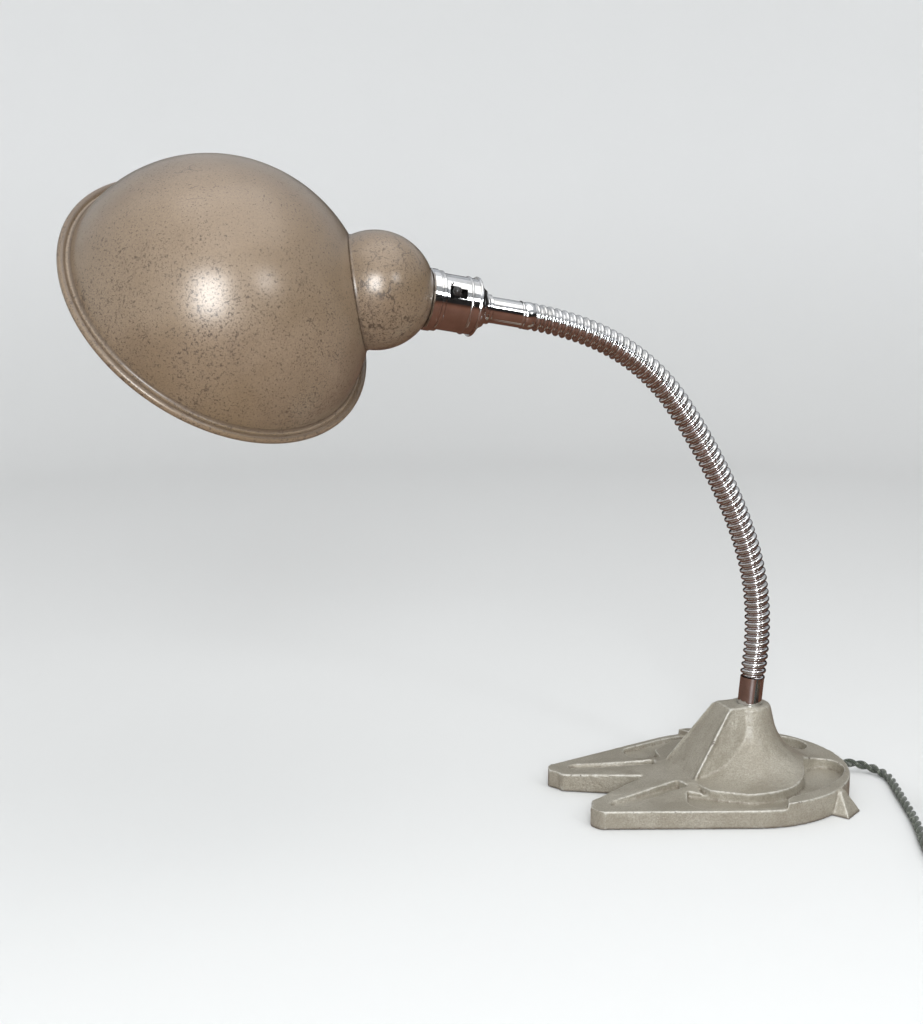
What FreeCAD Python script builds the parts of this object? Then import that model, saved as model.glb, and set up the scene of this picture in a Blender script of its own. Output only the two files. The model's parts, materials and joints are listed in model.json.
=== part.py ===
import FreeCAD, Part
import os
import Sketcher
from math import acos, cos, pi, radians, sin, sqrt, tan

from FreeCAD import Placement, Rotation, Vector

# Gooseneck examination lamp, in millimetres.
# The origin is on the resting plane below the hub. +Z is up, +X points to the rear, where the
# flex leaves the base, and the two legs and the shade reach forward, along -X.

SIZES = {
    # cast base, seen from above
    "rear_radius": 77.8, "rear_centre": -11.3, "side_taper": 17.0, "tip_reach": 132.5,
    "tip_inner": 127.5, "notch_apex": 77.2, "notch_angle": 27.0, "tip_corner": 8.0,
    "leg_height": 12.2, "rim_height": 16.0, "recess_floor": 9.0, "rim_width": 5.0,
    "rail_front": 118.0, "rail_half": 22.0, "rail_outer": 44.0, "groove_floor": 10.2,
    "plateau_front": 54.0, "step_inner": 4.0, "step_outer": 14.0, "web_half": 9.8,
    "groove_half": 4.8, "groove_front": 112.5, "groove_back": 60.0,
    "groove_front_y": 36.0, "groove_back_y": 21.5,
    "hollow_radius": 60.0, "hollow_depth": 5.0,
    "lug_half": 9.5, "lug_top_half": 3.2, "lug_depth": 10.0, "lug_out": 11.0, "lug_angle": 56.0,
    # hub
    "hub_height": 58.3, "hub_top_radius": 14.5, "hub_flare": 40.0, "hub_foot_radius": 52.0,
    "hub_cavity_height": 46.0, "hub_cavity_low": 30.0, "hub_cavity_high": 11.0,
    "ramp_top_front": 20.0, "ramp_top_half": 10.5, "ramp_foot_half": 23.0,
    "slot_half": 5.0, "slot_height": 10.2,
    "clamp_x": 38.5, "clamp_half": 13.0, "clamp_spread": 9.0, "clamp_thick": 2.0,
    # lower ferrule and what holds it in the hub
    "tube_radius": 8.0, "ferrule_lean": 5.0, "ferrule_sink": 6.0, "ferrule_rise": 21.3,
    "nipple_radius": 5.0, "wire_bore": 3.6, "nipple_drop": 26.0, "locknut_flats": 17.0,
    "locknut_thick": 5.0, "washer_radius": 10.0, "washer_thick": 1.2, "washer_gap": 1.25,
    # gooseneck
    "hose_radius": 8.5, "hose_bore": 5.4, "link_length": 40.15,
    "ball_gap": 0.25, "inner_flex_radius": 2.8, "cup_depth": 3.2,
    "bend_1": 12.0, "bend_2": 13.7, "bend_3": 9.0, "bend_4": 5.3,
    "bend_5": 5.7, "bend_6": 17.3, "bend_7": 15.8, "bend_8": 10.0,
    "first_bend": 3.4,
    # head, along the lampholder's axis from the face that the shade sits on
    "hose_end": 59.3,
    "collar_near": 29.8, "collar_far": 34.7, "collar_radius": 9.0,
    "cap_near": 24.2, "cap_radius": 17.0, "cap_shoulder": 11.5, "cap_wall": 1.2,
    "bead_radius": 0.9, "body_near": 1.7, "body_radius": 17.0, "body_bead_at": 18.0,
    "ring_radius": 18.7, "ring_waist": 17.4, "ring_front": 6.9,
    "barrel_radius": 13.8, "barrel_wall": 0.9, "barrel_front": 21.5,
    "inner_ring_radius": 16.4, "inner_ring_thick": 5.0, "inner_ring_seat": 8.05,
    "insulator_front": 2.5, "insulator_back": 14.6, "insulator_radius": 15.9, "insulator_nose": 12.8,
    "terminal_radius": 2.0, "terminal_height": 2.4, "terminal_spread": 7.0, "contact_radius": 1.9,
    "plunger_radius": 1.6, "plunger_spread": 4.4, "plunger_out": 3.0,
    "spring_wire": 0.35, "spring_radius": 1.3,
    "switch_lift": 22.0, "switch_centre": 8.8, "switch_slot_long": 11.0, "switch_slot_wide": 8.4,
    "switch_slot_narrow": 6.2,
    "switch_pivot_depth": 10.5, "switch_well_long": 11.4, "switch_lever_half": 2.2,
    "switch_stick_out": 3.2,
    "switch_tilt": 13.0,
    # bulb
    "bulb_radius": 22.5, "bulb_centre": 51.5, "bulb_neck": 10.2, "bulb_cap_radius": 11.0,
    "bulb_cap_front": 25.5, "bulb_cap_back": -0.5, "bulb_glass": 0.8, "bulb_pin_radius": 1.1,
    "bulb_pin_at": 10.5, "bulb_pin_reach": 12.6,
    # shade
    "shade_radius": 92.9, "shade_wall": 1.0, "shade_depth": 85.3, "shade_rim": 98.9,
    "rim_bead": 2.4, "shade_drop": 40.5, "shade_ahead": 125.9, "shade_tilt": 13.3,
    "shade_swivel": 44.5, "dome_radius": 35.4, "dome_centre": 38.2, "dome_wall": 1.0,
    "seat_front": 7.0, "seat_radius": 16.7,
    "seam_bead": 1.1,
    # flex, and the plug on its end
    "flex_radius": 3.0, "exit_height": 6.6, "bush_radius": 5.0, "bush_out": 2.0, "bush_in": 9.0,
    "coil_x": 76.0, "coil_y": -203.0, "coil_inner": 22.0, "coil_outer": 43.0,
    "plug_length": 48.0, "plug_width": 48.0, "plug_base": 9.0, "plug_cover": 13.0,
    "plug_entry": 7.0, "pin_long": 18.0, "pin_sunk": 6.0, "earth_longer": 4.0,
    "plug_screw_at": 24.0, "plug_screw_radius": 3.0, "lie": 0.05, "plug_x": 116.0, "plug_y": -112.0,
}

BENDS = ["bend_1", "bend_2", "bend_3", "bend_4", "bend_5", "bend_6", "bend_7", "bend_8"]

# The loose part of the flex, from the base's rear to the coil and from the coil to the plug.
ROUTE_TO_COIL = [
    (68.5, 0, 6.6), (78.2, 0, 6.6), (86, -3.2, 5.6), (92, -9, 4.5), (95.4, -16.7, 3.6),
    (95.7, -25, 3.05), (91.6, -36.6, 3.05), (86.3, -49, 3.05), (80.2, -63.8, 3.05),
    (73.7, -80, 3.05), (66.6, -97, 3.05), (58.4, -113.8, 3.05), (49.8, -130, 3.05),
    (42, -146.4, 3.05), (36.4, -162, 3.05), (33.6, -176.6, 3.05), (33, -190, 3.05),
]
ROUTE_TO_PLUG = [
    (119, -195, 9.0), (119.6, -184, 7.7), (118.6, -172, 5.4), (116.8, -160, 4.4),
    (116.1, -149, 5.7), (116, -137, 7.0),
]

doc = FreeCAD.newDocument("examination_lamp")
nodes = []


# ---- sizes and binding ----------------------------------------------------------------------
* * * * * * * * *
From the top of the listing above, restate each line word for word up to and including the line with "from FreeCAD import"; add nothing else.

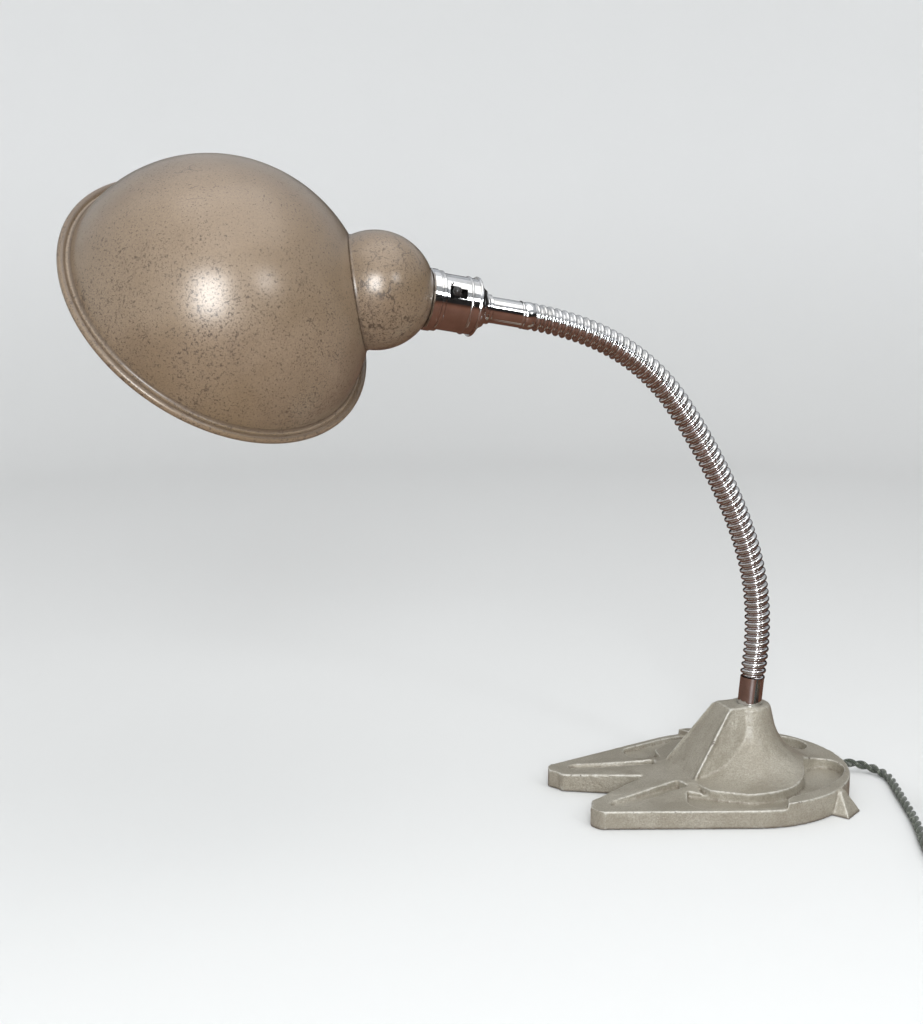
What FreeCAD Python script builds the parts of this object? Then import that model, saved as model.glb, and set up the scene of this picture in a Blender script of its own. Output only the two files. The model's parts, materials and joints are listed in model.json.
=== part.py ===
import FreeCAD, Part
import os
import Sketcher
from math import acos, cos, pi, radians, sin, sqrt, tan

from FreeCAD import Placement, Rotation, Vector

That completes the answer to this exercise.